## Written problem
In the entries that follow, find the word "hinge" and report each line it is on.

<<<<

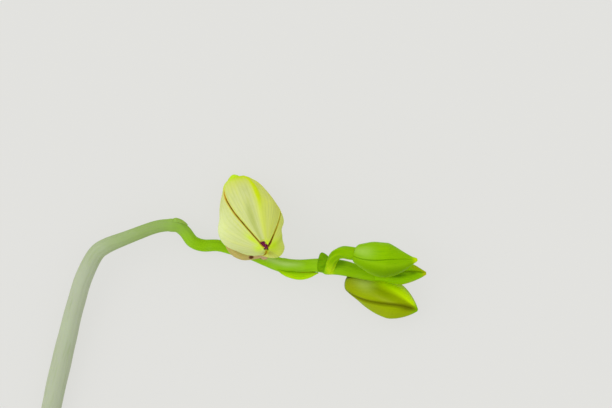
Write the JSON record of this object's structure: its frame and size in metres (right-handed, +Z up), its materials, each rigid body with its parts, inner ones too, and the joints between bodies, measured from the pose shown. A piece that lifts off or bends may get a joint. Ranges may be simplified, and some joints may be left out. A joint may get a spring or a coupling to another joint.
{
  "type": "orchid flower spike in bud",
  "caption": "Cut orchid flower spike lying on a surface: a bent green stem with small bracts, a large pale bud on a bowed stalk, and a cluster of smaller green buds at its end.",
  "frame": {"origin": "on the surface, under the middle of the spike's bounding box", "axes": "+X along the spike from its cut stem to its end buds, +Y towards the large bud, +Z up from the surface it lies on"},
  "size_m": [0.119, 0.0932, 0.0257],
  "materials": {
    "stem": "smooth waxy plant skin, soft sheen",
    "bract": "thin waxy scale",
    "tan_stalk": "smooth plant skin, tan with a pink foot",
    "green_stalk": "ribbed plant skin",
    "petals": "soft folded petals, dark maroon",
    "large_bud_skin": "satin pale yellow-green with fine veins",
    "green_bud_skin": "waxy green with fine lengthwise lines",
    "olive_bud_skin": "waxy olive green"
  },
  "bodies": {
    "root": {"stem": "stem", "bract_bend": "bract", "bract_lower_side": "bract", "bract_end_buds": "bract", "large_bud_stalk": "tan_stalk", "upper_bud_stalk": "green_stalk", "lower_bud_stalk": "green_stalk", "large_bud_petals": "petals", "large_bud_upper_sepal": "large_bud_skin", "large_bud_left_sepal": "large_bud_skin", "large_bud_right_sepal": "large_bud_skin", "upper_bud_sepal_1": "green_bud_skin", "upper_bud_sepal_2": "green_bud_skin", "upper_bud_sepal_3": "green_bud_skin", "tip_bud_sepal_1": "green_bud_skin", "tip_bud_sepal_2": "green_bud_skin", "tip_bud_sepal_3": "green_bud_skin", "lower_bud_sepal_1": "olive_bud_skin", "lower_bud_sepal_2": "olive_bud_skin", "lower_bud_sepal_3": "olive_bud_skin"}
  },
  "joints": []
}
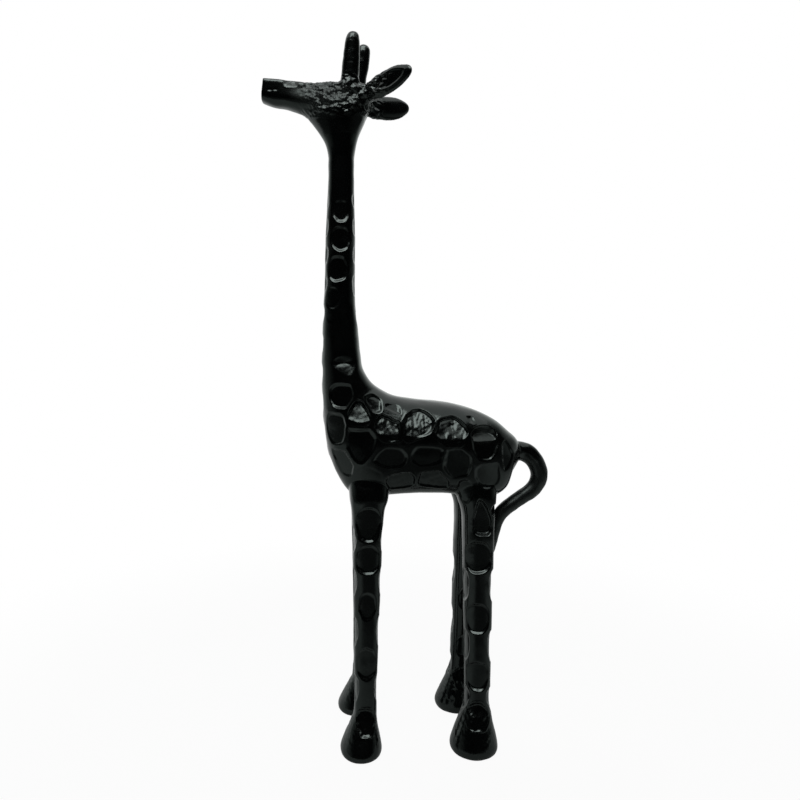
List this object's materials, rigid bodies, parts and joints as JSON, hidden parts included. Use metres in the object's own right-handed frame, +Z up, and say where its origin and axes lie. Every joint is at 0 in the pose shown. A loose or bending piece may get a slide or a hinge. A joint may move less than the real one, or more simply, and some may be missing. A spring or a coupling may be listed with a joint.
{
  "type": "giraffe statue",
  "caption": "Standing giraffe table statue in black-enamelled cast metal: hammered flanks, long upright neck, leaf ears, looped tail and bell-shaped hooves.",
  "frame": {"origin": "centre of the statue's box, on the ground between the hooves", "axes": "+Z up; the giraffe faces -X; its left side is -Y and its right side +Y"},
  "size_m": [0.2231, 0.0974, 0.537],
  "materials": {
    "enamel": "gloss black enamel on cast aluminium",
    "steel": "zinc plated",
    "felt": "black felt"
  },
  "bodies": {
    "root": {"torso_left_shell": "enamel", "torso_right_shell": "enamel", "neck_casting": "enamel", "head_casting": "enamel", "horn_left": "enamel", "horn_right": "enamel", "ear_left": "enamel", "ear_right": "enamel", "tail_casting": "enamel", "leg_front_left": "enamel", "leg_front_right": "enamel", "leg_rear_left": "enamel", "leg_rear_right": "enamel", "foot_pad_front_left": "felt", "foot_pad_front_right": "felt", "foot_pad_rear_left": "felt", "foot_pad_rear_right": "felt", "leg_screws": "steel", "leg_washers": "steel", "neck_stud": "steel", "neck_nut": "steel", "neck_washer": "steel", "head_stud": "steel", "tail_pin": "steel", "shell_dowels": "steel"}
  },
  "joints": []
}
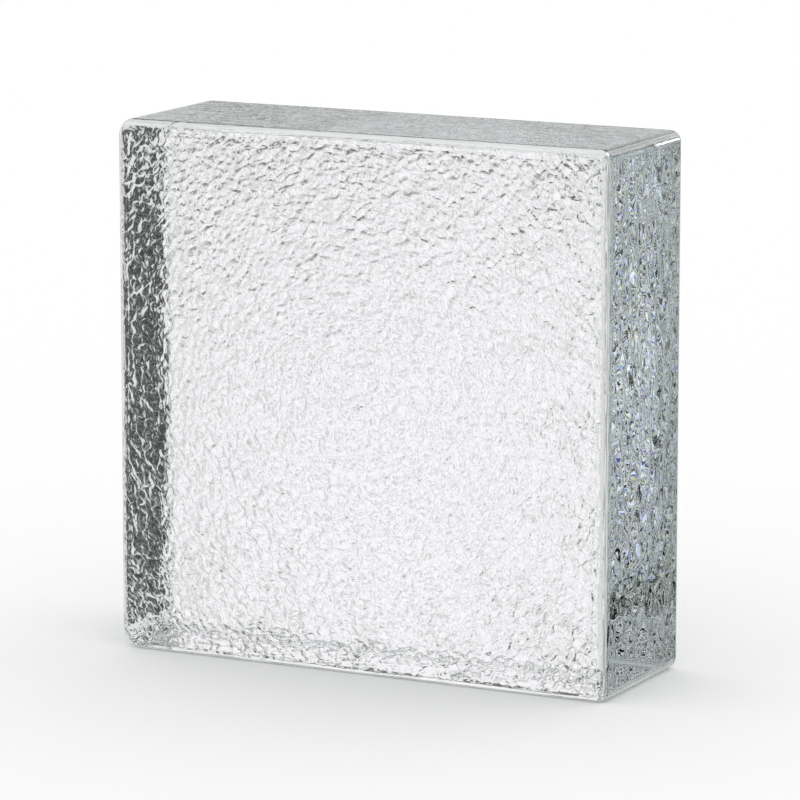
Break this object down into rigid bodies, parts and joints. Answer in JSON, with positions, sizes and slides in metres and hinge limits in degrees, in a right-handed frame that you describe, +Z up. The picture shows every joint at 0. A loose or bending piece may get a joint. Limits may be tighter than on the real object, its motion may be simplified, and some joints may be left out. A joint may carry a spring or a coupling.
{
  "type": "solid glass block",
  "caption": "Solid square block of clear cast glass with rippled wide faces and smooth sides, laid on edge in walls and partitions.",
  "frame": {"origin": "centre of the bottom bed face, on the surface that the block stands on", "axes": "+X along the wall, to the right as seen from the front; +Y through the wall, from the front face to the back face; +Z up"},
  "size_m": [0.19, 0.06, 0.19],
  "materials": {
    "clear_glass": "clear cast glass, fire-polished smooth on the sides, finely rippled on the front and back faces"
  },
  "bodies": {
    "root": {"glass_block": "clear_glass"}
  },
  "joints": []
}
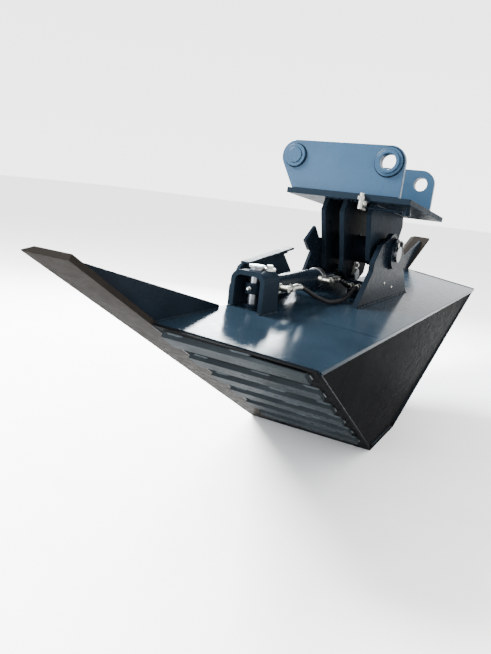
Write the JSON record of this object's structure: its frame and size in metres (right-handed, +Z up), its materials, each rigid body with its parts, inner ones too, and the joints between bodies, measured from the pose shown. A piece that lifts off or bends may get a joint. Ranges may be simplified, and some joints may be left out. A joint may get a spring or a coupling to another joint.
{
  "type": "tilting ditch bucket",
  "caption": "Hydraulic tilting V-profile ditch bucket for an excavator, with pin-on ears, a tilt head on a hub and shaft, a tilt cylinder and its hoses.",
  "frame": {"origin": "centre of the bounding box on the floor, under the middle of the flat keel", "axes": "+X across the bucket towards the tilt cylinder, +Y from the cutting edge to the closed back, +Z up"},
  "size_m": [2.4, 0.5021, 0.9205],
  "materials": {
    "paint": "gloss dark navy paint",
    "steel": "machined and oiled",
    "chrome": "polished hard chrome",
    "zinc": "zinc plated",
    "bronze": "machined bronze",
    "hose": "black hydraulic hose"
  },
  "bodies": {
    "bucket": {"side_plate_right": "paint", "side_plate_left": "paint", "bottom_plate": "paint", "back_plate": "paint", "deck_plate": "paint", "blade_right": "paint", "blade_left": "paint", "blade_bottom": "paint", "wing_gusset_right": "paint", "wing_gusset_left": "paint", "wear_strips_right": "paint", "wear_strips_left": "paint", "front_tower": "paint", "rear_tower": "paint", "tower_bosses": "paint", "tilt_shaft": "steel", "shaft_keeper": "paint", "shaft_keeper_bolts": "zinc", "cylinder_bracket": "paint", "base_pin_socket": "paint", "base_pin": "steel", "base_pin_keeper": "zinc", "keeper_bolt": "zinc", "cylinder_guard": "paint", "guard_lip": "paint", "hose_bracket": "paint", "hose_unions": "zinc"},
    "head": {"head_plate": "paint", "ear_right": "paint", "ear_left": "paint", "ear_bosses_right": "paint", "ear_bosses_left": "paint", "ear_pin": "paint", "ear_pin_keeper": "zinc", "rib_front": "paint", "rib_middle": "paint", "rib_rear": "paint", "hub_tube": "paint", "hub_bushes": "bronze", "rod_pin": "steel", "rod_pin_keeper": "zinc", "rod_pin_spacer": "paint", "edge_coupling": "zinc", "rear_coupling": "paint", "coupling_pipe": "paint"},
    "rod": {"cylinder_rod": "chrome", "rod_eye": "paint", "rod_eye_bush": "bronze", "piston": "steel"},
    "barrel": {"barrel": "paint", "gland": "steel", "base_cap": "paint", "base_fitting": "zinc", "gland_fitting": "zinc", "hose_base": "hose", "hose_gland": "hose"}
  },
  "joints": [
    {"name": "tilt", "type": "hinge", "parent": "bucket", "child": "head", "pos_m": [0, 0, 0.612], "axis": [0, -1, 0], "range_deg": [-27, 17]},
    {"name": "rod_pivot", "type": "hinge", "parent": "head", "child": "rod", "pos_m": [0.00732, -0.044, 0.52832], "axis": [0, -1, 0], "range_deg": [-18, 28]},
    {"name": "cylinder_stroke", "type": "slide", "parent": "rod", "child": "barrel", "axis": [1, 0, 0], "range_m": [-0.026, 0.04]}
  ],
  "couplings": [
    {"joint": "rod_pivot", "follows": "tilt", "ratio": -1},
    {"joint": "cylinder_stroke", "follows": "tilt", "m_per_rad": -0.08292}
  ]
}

>>>>
<<<<

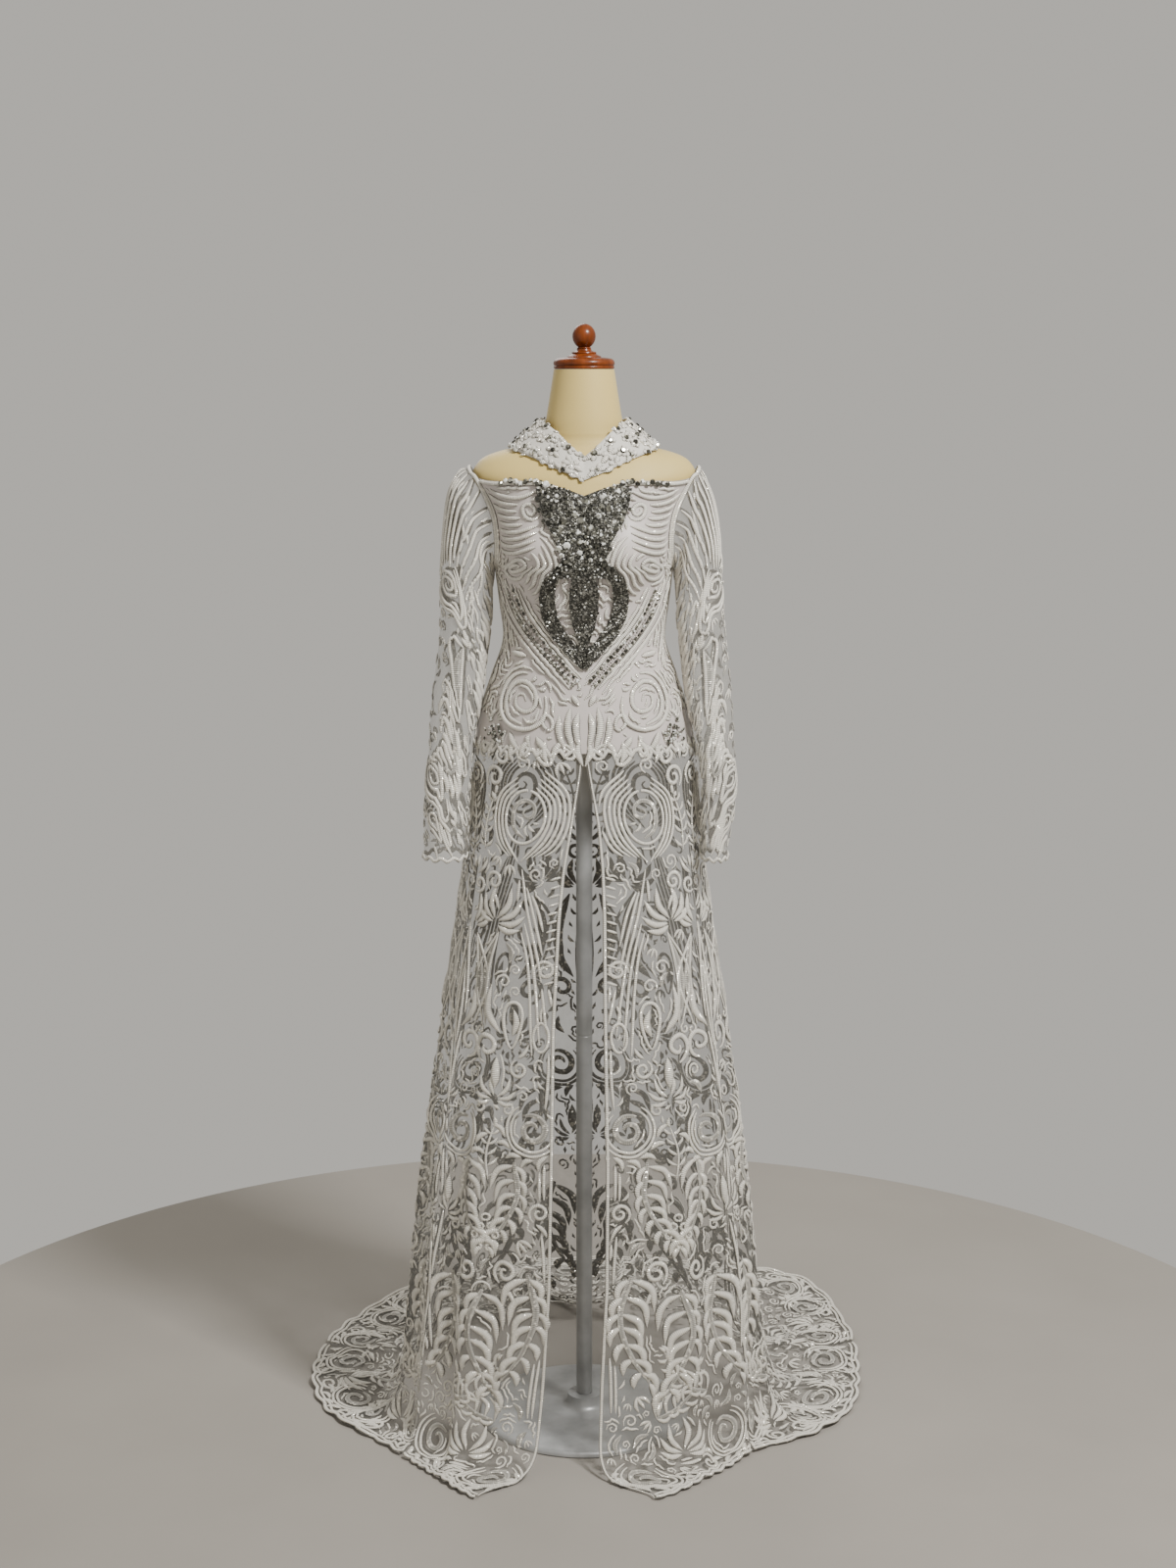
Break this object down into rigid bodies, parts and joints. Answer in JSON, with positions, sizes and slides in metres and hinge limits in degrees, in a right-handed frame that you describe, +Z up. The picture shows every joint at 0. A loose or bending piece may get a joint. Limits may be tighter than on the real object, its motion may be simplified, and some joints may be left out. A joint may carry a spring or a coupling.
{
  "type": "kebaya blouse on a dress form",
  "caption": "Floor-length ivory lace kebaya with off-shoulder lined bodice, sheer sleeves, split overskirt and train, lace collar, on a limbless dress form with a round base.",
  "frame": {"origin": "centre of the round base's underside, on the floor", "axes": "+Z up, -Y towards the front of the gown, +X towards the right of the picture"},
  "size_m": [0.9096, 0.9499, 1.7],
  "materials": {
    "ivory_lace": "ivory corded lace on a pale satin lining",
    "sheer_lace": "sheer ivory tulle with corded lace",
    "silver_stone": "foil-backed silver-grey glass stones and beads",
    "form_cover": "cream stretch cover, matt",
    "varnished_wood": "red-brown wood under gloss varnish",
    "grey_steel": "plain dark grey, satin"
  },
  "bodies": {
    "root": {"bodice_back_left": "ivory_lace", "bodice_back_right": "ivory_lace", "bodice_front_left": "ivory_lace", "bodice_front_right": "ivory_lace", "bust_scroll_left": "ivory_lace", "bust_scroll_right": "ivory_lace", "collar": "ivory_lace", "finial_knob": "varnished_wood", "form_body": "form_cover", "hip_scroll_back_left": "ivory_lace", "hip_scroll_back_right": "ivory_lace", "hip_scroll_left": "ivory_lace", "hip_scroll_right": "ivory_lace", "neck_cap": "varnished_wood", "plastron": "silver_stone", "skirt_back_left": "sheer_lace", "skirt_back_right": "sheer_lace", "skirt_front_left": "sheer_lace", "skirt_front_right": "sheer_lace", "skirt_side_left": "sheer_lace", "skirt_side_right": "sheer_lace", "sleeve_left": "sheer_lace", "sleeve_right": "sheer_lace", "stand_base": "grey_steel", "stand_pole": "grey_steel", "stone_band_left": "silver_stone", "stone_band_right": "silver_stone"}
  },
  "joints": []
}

>>>>

## Response below
List this object's materials, rigid bodies, parts and joints as JSON, hidden parts included. Use metres in the object's own right-handed frame, +Z up, and say where its origin and axes lie. Every joint is at 0 in the pose shown. A loose or bending piece may get a slide or a hinge. A joint may move less than the real one, or more simply, and some may be missing. A spring or a coupling may be listed with a joint.
Break this object down into rigid bodies, parts and joints. Answer in JSON, with positions, sizes and slides in metres and hinge limits in degrees, in a right-handed frame that you describe, +Z up. The picture shows every joint at 0. A loose or bending piece may get a joint. Limits may be tighter than on the real object, its motion may be simplified, and some joints may be left out. A joint may carry a spring or a coupling.
    {"name": "tilt", "type": "hinge", "parent": "bucket", "child": "head", "pos_m": [0, 0, 0.612], "axis": [0, -1, 0], "range_deg": [-27, 17]},
    {"name": "rod_pivot", "type": "hinge", "parent": "head", "child": "rod", "pos_m": [0.00732, -0.044, 0.52832], "axis": [0, -1, 0], "range_deg": [-18, 28]},
Break this object down into rigid bodies, parts and joints. Answer in JSON, with positions, sizes and slides in metres and hinge limits in degrees, in a right-handed frame that you describe, +Z up. The picture shows every joint at 0. A loose or bending piece may get a joint. Limits may be tighter than on the real object, its motion may be simplified, and some joints may be left out. A joint may carry a spring or a coupling.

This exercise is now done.